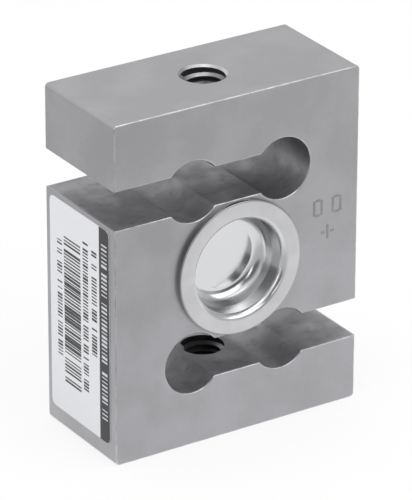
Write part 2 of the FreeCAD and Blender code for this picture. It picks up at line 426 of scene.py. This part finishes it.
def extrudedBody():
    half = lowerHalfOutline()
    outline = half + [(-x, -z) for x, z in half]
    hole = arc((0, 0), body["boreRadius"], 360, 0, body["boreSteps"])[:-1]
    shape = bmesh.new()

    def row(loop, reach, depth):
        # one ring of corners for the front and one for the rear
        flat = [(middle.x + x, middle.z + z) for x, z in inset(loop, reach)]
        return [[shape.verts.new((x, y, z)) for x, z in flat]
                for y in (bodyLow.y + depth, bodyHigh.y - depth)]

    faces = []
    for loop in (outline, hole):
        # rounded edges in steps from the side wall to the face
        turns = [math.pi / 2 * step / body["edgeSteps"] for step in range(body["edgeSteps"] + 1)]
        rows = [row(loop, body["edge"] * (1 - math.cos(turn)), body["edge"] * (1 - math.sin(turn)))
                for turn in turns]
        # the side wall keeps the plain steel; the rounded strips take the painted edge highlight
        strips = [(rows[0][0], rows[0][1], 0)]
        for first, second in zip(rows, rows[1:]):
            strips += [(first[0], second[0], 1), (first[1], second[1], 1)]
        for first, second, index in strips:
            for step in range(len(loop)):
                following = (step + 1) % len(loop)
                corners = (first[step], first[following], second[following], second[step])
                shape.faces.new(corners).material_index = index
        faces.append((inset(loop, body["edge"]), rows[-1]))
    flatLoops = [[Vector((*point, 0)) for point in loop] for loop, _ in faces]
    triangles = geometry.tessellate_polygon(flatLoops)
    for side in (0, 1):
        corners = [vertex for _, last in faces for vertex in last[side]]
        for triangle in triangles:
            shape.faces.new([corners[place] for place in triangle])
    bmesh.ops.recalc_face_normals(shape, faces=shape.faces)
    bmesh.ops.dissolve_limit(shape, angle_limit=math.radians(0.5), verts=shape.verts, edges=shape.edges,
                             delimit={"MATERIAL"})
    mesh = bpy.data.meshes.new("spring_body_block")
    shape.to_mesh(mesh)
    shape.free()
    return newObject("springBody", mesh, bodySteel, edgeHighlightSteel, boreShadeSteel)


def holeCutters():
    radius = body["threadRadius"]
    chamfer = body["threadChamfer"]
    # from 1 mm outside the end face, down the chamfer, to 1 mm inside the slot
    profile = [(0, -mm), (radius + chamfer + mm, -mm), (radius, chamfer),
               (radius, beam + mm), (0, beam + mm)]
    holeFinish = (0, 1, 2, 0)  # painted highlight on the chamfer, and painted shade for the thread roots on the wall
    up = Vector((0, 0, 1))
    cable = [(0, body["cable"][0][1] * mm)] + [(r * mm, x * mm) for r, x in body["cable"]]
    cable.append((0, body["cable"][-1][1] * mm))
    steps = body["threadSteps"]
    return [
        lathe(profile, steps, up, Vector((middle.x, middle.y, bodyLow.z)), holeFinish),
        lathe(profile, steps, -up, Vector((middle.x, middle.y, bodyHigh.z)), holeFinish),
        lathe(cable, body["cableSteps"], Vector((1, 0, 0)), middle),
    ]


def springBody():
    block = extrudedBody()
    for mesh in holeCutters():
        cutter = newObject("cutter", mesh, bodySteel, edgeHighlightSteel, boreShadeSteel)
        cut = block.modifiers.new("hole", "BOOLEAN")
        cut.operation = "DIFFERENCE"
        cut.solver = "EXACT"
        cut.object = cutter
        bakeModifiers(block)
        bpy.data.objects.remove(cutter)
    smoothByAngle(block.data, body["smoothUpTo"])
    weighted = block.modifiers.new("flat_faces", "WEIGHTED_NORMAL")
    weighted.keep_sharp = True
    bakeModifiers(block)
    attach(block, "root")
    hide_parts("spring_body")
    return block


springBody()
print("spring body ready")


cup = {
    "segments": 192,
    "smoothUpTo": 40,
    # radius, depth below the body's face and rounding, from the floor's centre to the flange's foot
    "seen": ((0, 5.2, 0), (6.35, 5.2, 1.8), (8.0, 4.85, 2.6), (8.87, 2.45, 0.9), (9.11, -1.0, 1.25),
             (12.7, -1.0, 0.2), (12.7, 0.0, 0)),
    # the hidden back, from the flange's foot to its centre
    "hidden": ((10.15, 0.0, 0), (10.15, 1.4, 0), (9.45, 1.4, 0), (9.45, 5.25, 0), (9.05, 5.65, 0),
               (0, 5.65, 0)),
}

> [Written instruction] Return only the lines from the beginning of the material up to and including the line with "for y in (bodyLow.y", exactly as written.

> [Complete response]
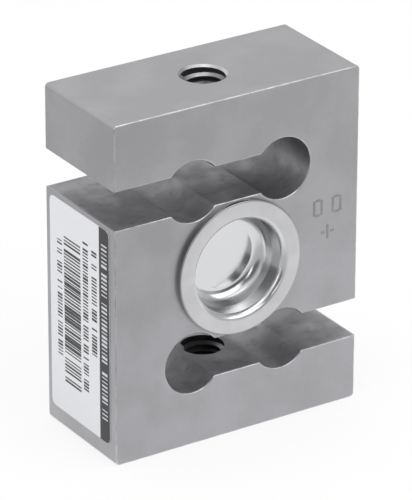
Write part 2 of the FreeCAD and Blender code for this picture. It picks up at line 426 of scene.py. This part finishes it.
def extrudedBody():
    half = lowerHalfOutline()
    outline = half + [(-x, -z) for x, z in half]
    hole = arc((0, 0), body["boreRadius"], 360, 0, body["boreSteps"])[:-1]
    shape = bmesh.new()

    def row(loop, reach, depth):
        # one ring of corners for the front and one for the rear
        flat = [(middle.x + x, middle.z + z) for x, z in inset(loop, reach)]
        return [[shape.verts.new((x, y, z)) for x, z in flat]
                for y in (bodyLow.y + depth, bodyHigh.y - depth)]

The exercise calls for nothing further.